--- START ---
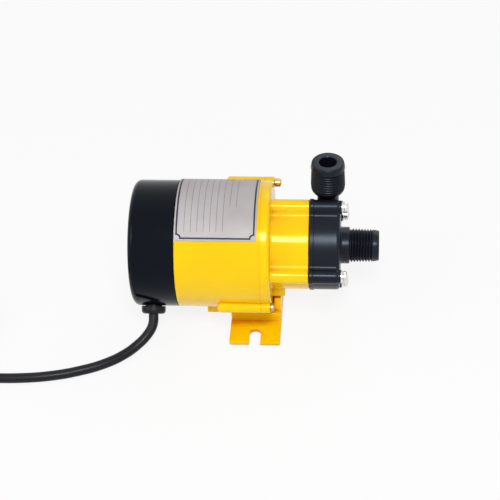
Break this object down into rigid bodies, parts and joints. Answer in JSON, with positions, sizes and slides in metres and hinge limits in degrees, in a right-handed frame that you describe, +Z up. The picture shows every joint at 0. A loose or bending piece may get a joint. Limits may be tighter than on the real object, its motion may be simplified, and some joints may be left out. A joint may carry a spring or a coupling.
{
  "type": "magnetic drive pump",
  "caption": "Small magnetic drive pump: yellow cast motor on a slotted foot, black wet end with threaded inlet and outlet, and a mains lead.",
  "frame": {"origin": "on the foot's underside, below the pump's axis and 1.3 mm behind the middle of the foot", "axes": "+X along the pump's axis towards the inlet, +Z up, out of the outlet"},
  "size_m": [0.3498, 0.1617, 0.1045],
  "materials": {
    "yellow_enamel": "gloss",
    "black_gloss": "gloss",
    "black_casing": "satin",
    "rubber": "satin",
    "label_silver": "satin",
    "bright_steel": "bright",
    "brass": "passivated",
    "lamination_iron": "varnished",
    "copper": "varnished",
    "aluminium": "cast",
    "ceramic": "polished",
    "ferrite": "ground",
    "carbon": "matt"
  },
  "bodies": {
    "pump": {"rear_cover": "black_gloss", "cover_screw_near": "bright_steel", "cover_screw_far": "bright_steel", "motor_housing": "yellow_enamel", "label_plate": "label_silver", "pump_bracket": "yellow_enamel", "foot": "yellow_enamel", "foot_screw_rear": "bright_steel", "foot_screw_front": "bright_steel", "housing_bolt_upper": "brass", "housing_bolt_lower": "brass", "stator_core": "lamination_iron", "stator_winding_front": "copper", "stator_winding_rear": "copper", "rear_end_shield": "aluminium", "bearing_preload_washer": "bright_steel", "front_bearing_outer_race": "bright_steel", "rear_bearing_outer_race": "bright_steel", "containment_can": "black_casing", "spindle": "ceramic", "thrust_ring_rear": "ceramic", "thrust_ring_front": "ceramic", "front_casing": "black_casing", "casing_o_ring": "rubber", "head_screw_top": "bright_steel", "head_screw_near": "bright_steel", "head_screw_bottom": "bright_steel", "head_screw_far": "bright_steel", "head_washer_top": "bright_steel", "head_washer_near": "bright_steel", "head_washer_bottom": "bright_steel", "head_washer_far": "bright_steel", "strain_relief": "rubber", "power_cord": "rubber", "cord_coil": "rubber", "cord_tail": "rubber", "mains_plug": "rubber"},
    "rotor": {"motor_shaft": "bright_steel", "rotor_core": "lamination_iron", "cooling_fan": "black_casing", "drive_magnet_cup": "bright_steel", "drive_magnet": "ferrite", "cup_set_screw": "bright_steel", "front_bearing_inner_race": "bright_steel", "rear_bearing_inner_race": "bright_steel"},
    "impeller": {"impeller": "black_casing", "driven_magnet": "ferrite", "magnet_cap": "black_casing", "impeller_bush": "carbon"},
    "front_ball_cage": {"front_bearing_ball_cage": "brass"},
    "rear_ball_cage": {"rear_bearing_ball_cage": "brass"}
  },
  "joints": [
    {"name": "rotor_spin", "type": "hinge", "parent": "pump", "child": "rotor", "pos_m": [0, 0, 0.0516], "axis": [1, 0, 0], "continuous": true},
    {"name": "impeller_spin", "type": "hinge", "parent": "pump", "child": "impeller", "pos_m": [0, 0, 0.0516], "axis": [1, 0, 0], "continuous": true},
    {"name": "front_cage_spin", "type": "hinge", "parent": "pump", "child": "front_ball_cage", "pos_m": [0, 0, 0.0516], "axis": [1, 0, 0], "continuous": true},
    {"name": "rear_cage_spin", "type": "hinge", "parent": "pump", "child": "rear_ball_cage", "pos_m": [0, 0, 0.0516], "axis": [1, 0, 0], "continuous": true}
  ],
  "couplings": [
    {"joint": "impeller_spin", "follows": "rotor_spin", "ratio": 1},
    {"joint": "front_cage_spin", "follows": "rotor_spin", "ratio": 0.37},
    {"joint": "rear_cage_spin", "follows": "rotor_spin", "ratio": 0.37}
  ]
}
--- END ---
**Prompt:** Copy the data above exactly. Every line must be included.

**Response to this exercise:**
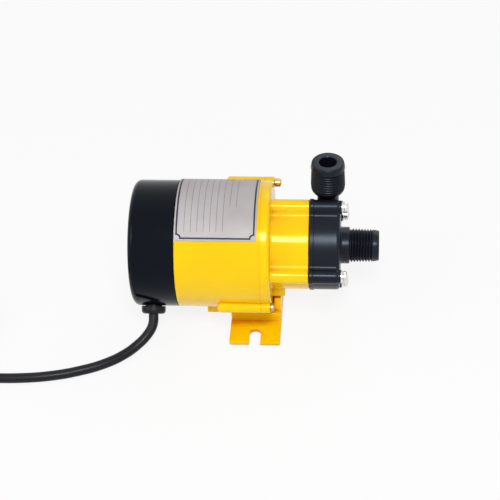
Break this object down into rigid bodies, parts and joints. Answer in JSON, with positions, sizes and slides in metres and hinge limits in degrees, in a right-handed frame that you describe, +Z up. The picture shows every joint at 0. A loose or bending piece may get a joint. Limits may be tighter than on the real object, its motion may be simplified, and some joints may be left out. A joint may carry a spring or a coupling.
{
  "type": "magnetic drive pump",
  "caption": "Small magnetic drive pump: yellow cast motor on a slotted foot, black wet end with threaded inlet and outlet, and a mains lead.",
  "frame": {"origin": "on the foot's underside, below the pump's axis and 1.3 mm behind the middle of the foot", "axes": "+X along the pump's axis towards the inlet, +Z up, out of the outlet"},
  "size_m": [0.3498, 0.1617, 0.1045],
  "materials": {
    "yellow_enamel": "gloss",
    "black_gloss": "gloss",
    "black_casing": "satin",
    "rubber": "satin",
    "label_silver": "satin",
    "bright_steel": "bright",
    "brass": "passivated",
    "lamination_iron": "varnished",
    "copper": "varnished",
    "aluminium": "cast",
    "ceramic": "polished",
    "ferrite": "ground",
    "carbon": "matt"
  },
  "bodies": {
    "pump": {"rear_cover": "black_gloss", "cover_screw_near": "bright_steel", "cover_screw_far": "bright_steel", "motor_housing": "yellow_enamel", "label_plate": "label_silver", "pump_bracket": "yellow_enamel", "foot": "yellow_enamel", "foot_screw_rear": "bright_steel", "foot_screw_front": "bright_steel", "housing_bolt_upper": "brass", "housing_bolt_lower": "brass", "stator_core": "lamination_iron", "stator_winding_front": "copper", "stator_winding_rear": "copper", "rear_end_shield": "aluminium", "bearing_preload_washer": "bright_steel", "front_bearing_outer_race": "bright_steel", "rear_bearing_outer_race": "bright_steel", "containment_can": "black_casing", "spindle": "ceramic", "thrust_ring_rear": "ceramic", "thrust_ring_front": "ceramic", "front_casing": "black_casing", "casing_o_ring": "rubber", "head_screw_top": "bright_steel", "head_screw_near": "bright_steel", "head_screw_bottom": "bright_steel", "head_screw_far": "bright_steel", "head_washer_top": "bright_steel", "head_washer_near": "bright_steel", "head_washer_bottom": "bright_steel", "head_washer_far": "bright_steel", "strain_relief": "rubber", "power_cord": "rubber", "cord_coil": "rubber", "cord_tail": "rubber", "mains_plug": "rubber"},
    "rotor": {"motor_shaft": "bright_steel", "rotor_core": "lamination_iron", "cooling_fan": "black_casing", "drive_magnet_cup": "bright_steel", "drive_magnet": "ferrite", "cup_set_screw": "bright_steel", "front_bearing_inner_race": "bright_steel", "rear_bearing_inner_race": "bright_steel"},
    "impeller": {"impeller": "black_casing", "driven_magnet": "ferrite", "magnet_cap": "black_casing", "impeller_bush": "carbon"},
    "front_ball_cage": {"front_bearing_ball_cage": "brass"},
    "rear_ball_cage": {"rear_bearing_ball_cage": "brass"}
  },
  "joints": [
    {"name": "rotor_spin", "type": "hinge", "parent": "pump", "child": "rotor", "pos_m": [0, 0, 0.0516], "axis": [1, 0, 0], "continuous": true},
    {"name": "impeller_spin", "type": "hinge", "parent": "pump", "child": "impeller", "pos_m": [0, 0, 0.0516], "axis": [1, 0, 0], "continuous": true},
    {"name": "front_cage_spin", "type": "hinge", "parent": "pump", "child": "front_ball_cage", "pos_m": [0, 0, 0.0516], "axis": [1, 0, 0], "continuous": true},
    {"name": "rear_cage_spin", "type": "hinge", "parent": "pump", "child": "rear_ball_cage", "pos_m": [0, 0, 0.0516], "axis": [1, 0, 0], "continuous": true}
  ],
  "couplings": [
    {"joint": "impeller_spin", "follows": "rotor_spin", "ratio": 1},
    {"joint": "front_cage_spin", "follows": "rotor_spin", "ratio": 0.37},
    {"joint": "rear_cage_spin", "follows": "rotor_spin", "ratio": 0.37}
  ]
}